New Year after Death

Illustration of running the gauntlet from "Spiessgasse" (Pike-alley) from the Frundsberger Kriegsbuch (war-book) of Jost Ammann, 1525. (This image is in the public domain.) Source: https://commons.wikimedia.org/wiki/File:Spiessgasse_Frundsberger_Kriegsbuch_Jost_Ammann_1525.JPG

Illustration of running the gauntlet from “Spiessgasse” (Pike-alley) from the Frundsberger Kriegsbuch (war-book) of Jost Ammann, 1525.
(This image is in the public domain.)
Source: https://commons.wikimedia.org/wiki/File:Spiessgasse_Frundsberger_Kriegsbuch_Jost_Ammann_1525.JPG

‘Twas the week after Christmas and ‘fore the New Year,
When partyers gathered to prolong good cheer.
But for mourners it marked yet another milestone
(without absent loved ones) of being alone.
— Teresa  TL Bruce

The holidays are hard for the newly bereaved. (They’re not so easy for the not-so-newly bereaved, either.) Since early fall (in the U.S.), we’ve run the grieving gauntlet of celebrations — Halloween, Veterans Day, Thanksgiving, Hanukkah, Christmas — and now we’re facing New Year’s Eve and New Year’s Day. [Please see New Year, New Grief for specifics on grief, the end of one year, and the beginning of the next.]
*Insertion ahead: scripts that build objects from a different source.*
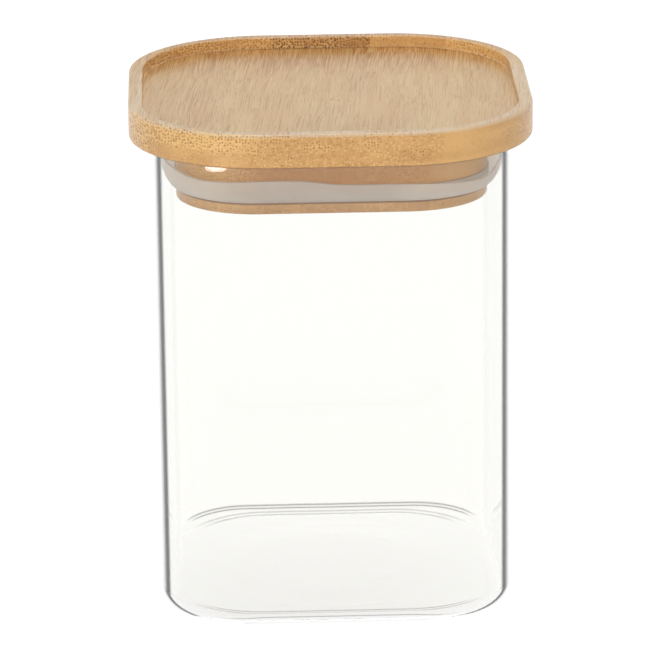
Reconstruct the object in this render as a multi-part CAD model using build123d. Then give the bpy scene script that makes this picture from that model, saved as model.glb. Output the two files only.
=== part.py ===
from build123d import *

import math
import os

# Square glass spice jar with a bamboo lid that lifts off and a silicone seal.
# Millimetres, +Z up. The origin is the middle of the jar's footprint, on the surface that it stands on.
# The front is -Y. The lid is shown seated, and it leaves straight up.

# One overrun lets every cut pass clean through the face that it opens.
overrun = 1.0

# Glass jar, blown with an even wall
jar_width = 75.0
jar_height = 102.7
jar_corner_radius = 19.0
jar_wall = 1.3
jar_base = 1.8
jar_heel_radius = 4.0
jar_floor_fillet = 2.8
# The rim is fire-polished round on the outside and eased on the inside, which leaves a narrow flat on top.
rim_round = 0.6
rim_inner_ease = 0.4
# The middle of the base is pushed up, inside and out, and its slope is this wide.
push_up_radius = 28.0
push_up_rise = 0.7
push_up_slope = 12.0

# Bamboo board on top, with a recess that takes the base of a like jar
stacking_clearance = 2.1
recess_rim = 3.0
recess_depth = 2.45
recess_mouth_ease = 0.35
# The recess's corners are wider than the jar's, and the board's are wider again.
recess_corner_step = 5.7
board_corner_step = 4.1
board_thickness = 7.3
board_edge_ease = 0.6

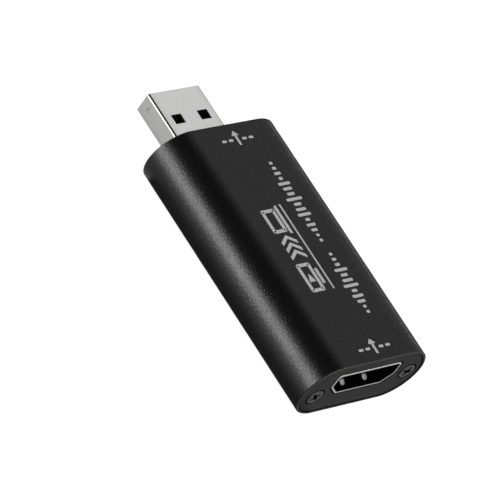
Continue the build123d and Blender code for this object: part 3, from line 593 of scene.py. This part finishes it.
def spring_leaf(name, side, x):
    """A leaf: a flat section carried along a side view that rises from its root to a crest and falls
    to its tip. It narrows to the tip as the chord of a circle, sqrt(2t - t^2) with t the distance
    from the tip over the half width. The middle of the section is pressed out as
    1 - (place across / half width)^2, which fades from the crest as a bell curve."""
    wall = SOCKET_HEIGHT / 2
    rises = (-SOCKET_SHEET / 2, LEAF_CREST - LEAF_SHEET / 2, LEAF_TIP_RISE - LEAF_SHEET / 2)
    depths = (LEAF_ROOT_DEPTH, LEAF_CREST_DEPTH, LEAF_TIP_DEPTH)
    corners = [(Y_MOUTH + d, Z_SOCKET + side * (wall - r)) for d, r in zip(depths, rises)]
    bend = bent(corners, LEAF_BEND_R, steps=16)
    share = np.linspace(0, 1, LEAF_STEPS)[:-1, None]
    rise = bend[0] + share * (bend[1] - bend[0])
    fall = bend[-1] + share[::-1] ** 2 * (bend[-2] - bend[-1])
    path = np.concatenate([rise, bend[1:-2], fall])
    gone = np.concatenate([[0], np.cumsum(np.linalg.norm(np.diff(path, axis=0), axis=1))])
    crest = gone[np.argmin(side * path[:, 1])]
    step = np.gradient(path, axis=0)
    step /= np.linalg.norm(step, axis=1)[:, None]
    normal = np.stack([-step[:, 1], step[:, 0]], -1)
    half, thick = LEAF_WIDTH / 2, LEAF_SHEET / 2
    t = np.clip((gone[-1] - gone) / half, LEAF_TIP_SHARE, 1)
    width = np.sqrt(2 * t - t**2)
    section = rectangle((-half, half), (-thick, thick), LEAF_EDGE_R)
    section, _ = refined(section, 0, np.linspace(-half, half, LEAF_STEPS)[1:-1])
    cup = LEAF_CUP * np.exp(-((gone - crest) / half) ** 2)[:, None] * (1 - (section[:, 0] / half) ** 2)
    rings = np.empty((len(path), len(section), 3))
    rings[..., 0] = x + width[:, None] * section[:, 0]
    rings[..., 1:] = path[:, None] + (section[:, 1] + side * cup)[..., None] * normal[:, None]
    shell = Shell()
    numbers = shell.add(rings)
    shell.quads(numbers)
    shell.faces += [numbers[0].tolist(), numbers[-1].tolist()]
    return shell.piece(f"socket_spring_{name}_leaf", body=f"spring_{name}", sharp=50)


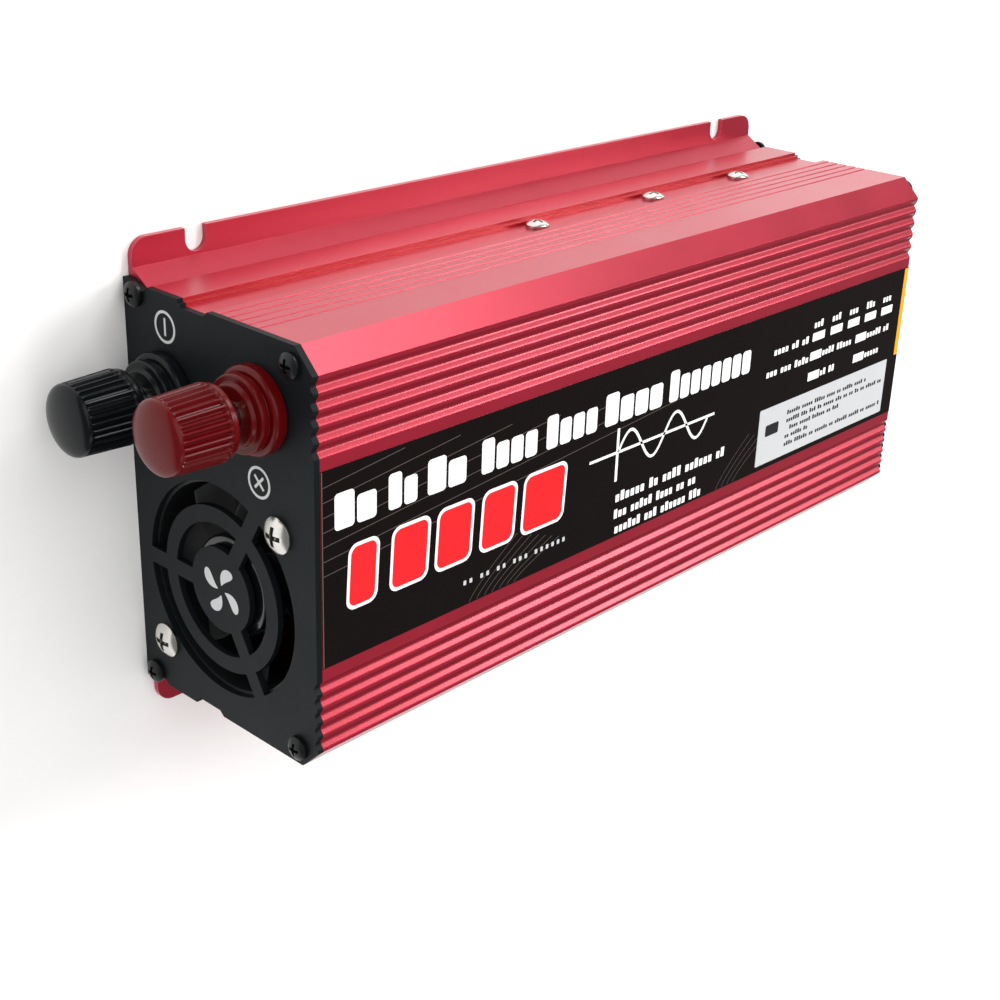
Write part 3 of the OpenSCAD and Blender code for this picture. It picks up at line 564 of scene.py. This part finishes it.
rotorFront = (rotorLow.x, fanCentre.y, fanCentre.z)
for piece in (fanHub(rotorFront), fanBlades(rotorFront)):
    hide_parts("fan_rotor")
print("fan made")


# outlines for the prints, in mm


def prism(outlines, place, thickness):
    # flat outlines become thin closed plates: a top, a bottom and a wall each
    verts, faces, offset = [], [], 0
    for outline in outlines:
        outline = np.asarray(outline, float)
        n = len(outline)
        verts.append(place(outline, 0.0))
        verts.append(place(outline, thickness))
        k = np.arange(n)
        faces.append((offset + k[::-1]).tolist())
        faces.append((offset + n + k).tolist())
        faces += (np.stack([k, (k + 1) % n, n + (k + 1) % n, n + k], -1) + offset).tolist()
        offset += 2 * n
    return np.vstack(verts), faces


def onLabel(outline, lift):
    # x along the case and y across it, from the label's middle
    level = np.full(len(outline), labelTop + lift * mm)
    return np.stack([outline[:, 0] * mm, outline[:, 1] * mm, level], -1)


def onPlate(outline, lift):
    # first across the case (+Y), then up (+Z)
    level = np.full(len(outline), plateFace - lift * mm)
    return np.stack([level, outline[:, 0] * mm, outline[:, 1] * mm], -1)


def roundBar(x0, y0, x1, y1, r, steps=5, slant=0.0):
    # a rectangle whose corners are quarter circles, leaning by slant mm per mm of height
    leastSide = 1e-4
    r = min(r, abs(x1 - x0) / 2 - leastSide, abs(y1 - y0) / 2 - leastSide)
    a = np.linspace(0, math.pi / 2, steps)
    corners = [(x1 - r, y1 - r), (x0 + r, y1 - r), (x0 + r, y0 + r), (x1 - r, y0 + r)]
    made = []
    for q, (cx, cy) in enumerate(corners):
        bend = a + q * math.pi / 2
        made.append(np.stack([cx + r * np.cos(bend), cy + r * np.sin(bend)], -1))
    made = np.vstack(made)
    made[:, 0] += (made[:, 1] - y0) * slant
    return made


def ribbon(path, width):
    # a line of constant width along a path: each point moved half a width to both sides
    path = np.asarray(path, float)
    direction = np.gradient(path, axis=0)
    direction /= np.linalg.norm(direction, axis=1)[:, None]
    side = np.stack([-direction[:, 1], direction[:, 0]], -1) * width / 2
    return np.vstack([path + side, (path - side)[::-1]])


def ringPair(cy, cz, radius, width, steps=64):
    # a ring as two half rings, so that each outline is simple
    halves = []
    for start in (0.0, math.pi):
        a = np.linspace(start, start + math.pi, steps // 2 + 1)
        circle = np.stack([np.cos(a), np.sin(a)], -1)
        outer = np.array([cy, cz]) + radius * circle
        inner = np.array([cy, cz]) + (radius - width) * circle[::-1]
        halves.append(np.vstack([outer, inner]))
    return halves


def crossOutline(reach, half):
    # the twelve corners of a cross about its middle: one arm's three corners, turned four times
    arm = np.array([[half, half], [reach, half], [reach, -half]])[::-1]
    quarter = np.array([[0.0, 1.0], [-1.0, 0.0]])
    return np.vstack([arm @ np.linalg.matrix_power(quarter, k) for k in range(4)])


def turned(outline, degrees, centre):
    # an outline turned about its middle and set down at a place
    c, d = math.cos(math.radians(degrees)), math.sin(math.radians(degrees))
    return np.asarray(outline) @ np.array([[c, d], [-d, c]]) + np.array(centre)


# label print; lengths in mm, x along the case and y across it, from the label's middle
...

Sometimes, the cumulative effects of getting through event after event without deceased loved ones can seem like too much to bear. Sometimes mourners become overwhelmed with breathing — with being — in a world whose traditions and commemorations keep going while their lost loves do not.
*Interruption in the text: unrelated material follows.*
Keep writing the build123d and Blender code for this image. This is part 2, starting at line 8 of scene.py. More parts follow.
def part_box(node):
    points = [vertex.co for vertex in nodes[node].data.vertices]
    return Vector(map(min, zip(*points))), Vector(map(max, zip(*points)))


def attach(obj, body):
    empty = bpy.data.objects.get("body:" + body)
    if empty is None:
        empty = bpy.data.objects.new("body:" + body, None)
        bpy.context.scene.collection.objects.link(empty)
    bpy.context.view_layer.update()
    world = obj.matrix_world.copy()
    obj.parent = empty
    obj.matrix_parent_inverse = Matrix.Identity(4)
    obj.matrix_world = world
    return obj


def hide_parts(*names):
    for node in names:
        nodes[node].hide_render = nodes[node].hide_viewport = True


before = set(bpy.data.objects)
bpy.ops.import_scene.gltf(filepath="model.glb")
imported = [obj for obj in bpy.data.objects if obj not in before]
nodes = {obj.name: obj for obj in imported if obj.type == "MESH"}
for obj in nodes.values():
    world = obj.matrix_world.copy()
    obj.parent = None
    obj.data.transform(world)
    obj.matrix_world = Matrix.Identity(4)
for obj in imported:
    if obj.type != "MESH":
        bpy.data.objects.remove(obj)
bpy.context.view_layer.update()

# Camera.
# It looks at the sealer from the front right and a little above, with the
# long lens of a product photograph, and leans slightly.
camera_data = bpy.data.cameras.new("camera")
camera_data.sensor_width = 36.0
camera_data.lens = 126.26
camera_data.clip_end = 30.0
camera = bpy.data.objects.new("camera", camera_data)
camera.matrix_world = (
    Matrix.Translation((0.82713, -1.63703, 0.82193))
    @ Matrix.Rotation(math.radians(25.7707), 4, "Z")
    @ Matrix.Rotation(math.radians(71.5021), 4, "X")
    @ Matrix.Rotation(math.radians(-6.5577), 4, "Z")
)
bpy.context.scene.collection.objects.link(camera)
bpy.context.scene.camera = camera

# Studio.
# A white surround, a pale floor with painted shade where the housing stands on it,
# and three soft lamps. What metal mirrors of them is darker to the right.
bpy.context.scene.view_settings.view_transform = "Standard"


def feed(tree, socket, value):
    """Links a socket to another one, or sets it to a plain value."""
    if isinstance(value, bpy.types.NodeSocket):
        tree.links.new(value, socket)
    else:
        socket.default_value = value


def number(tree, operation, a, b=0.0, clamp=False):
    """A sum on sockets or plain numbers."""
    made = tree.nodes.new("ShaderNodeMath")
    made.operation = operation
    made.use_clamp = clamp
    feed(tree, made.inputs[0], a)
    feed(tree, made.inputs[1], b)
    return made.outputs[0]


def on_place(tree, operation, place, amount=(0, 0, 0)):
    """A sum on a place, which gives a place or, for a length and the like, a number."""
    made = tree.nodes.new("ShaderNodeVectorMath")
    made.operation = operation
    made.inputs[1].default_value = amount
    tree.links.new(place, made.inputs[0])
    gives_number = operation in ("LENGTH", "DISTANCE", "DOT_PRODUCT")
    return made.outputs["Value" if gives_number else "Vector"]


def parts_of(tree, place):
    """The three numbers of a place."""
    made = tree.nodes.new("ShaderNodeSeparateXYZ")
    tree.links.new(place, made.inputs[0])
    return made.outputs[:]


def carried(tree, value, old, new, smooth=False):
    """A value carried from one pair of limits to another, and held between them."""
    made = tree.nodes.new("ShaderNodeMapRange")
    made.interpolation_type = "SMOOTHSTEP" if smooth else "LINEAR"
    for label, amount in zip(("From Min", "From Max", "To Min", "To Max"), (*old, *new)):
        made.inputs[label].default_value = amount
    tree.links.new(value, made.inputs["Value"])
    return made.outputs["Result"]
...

For weeks now I’ve been reflecting on something I saw on the news the week before Thanksgiving. Former NFL New England Patriot quarterback Doug Flutie’s parents died of natural causes within hours of one another. His father had a fatal heart attack, and then his mother did, too.

It’s been said she died of a broken heart. I believe it.

My sympathies and condolences go to the Fluties’ children, grandchildren, and other extended family this holiday season and as they begin the new year without them. Losing a parent is agonizing. (I know how I felt when my mother died.) Losing a grandparent is painful and life-changing, too. (I miss all of my grandparents.)

I cannot imagine the sorrow and ache of losing both parents (or two grandparents) in a single day.

For their immediate and extended family’s sake, I am sorry. Their pain and mourning will last beyond the initial swells of sympathy and kindness they no doubt received from their friends (and from the public).

But for the sake of the couple themselves, who died within hours of each other …

Losing a spouse is heart-breaking. Literally. It wasn’t until my husband’s death that I understood how physically broken a heart could feel. But it wasn’t just my heart. I had grafted my life to my husband’s — joined in mind, heart, body, and soul. His death ripped, tore at, axed, smashed, and severed our joined mind, heart, body, and soul — my mind, my heart, my body, my soul.

We were one. And when one is halved, the fraction remaining is not whole. The surviving spouse is an off-kilter, walking wound, more a jagged hole than a functioning human.

I remember how awful the first days felt. (First weeks, months, years …) I resented rare couples, like the Fluties, who passed from this life into the next together by peaceful, natural causes.

For the sakes of that late husband and his briefly widowed wife (whose family now doubly grieves their dual absence), I reluctantly admit I held a sliver of envy. (Amid the widowed community, I know I’m not alone in this.)

I’m not the only widowed one who, on hearing of one spouse shortly following the other into death, feels … (I don’t like admitting this) … jealous.

Now, lest any of my friends, family, or readers misunderstand me, let me be very, very clear before we go on from here:  I did not ever, I do not now, and I will not ever contemplate taking any action to hasten “joining” my late husband. No. NOT gonna happen.*

But there were times I would have welcomed a passive exit of my own. There were times when grief was so ever-present, so debilitating, so excruciating, so overwhelming, so lonely … I went to bed hoping not to wake up. 

It wasn’t that I didn’t want to live, because I had three amazing daughters who needed me. I had other family and friends I needed and loved, too. But I didn’t know how to keep going One. More. Hour. — let alone another DAY — in that much pain.

Waking up to a new day was as awful as going to bed alone. (Sometimes.)

Among the newly widowed, dying together can seem preferable to surviving a spouse. (At least for a while.) Over and over I heard others say, “Why did I have to stay behind? Why do I have to keep going? How can I endure hurting this badly?”

There’s nothing you can do to remove their pain, but you can make sure they don’t endure it alone. Include them. Be with them. Validate their loss by acknowledging and accepting their sorrow.

Let them know you’ll be by their side — and not just on New Year’s Eve, but in the unbearably long 365 days that follow.

___

*If you (or anyone you know) feel so overburdened by grief or loss (or any other reason) that “not living” seems like an option, please, please seek professional help. Do it now. If not for your own sake, then for the sakes of those around you, get help now.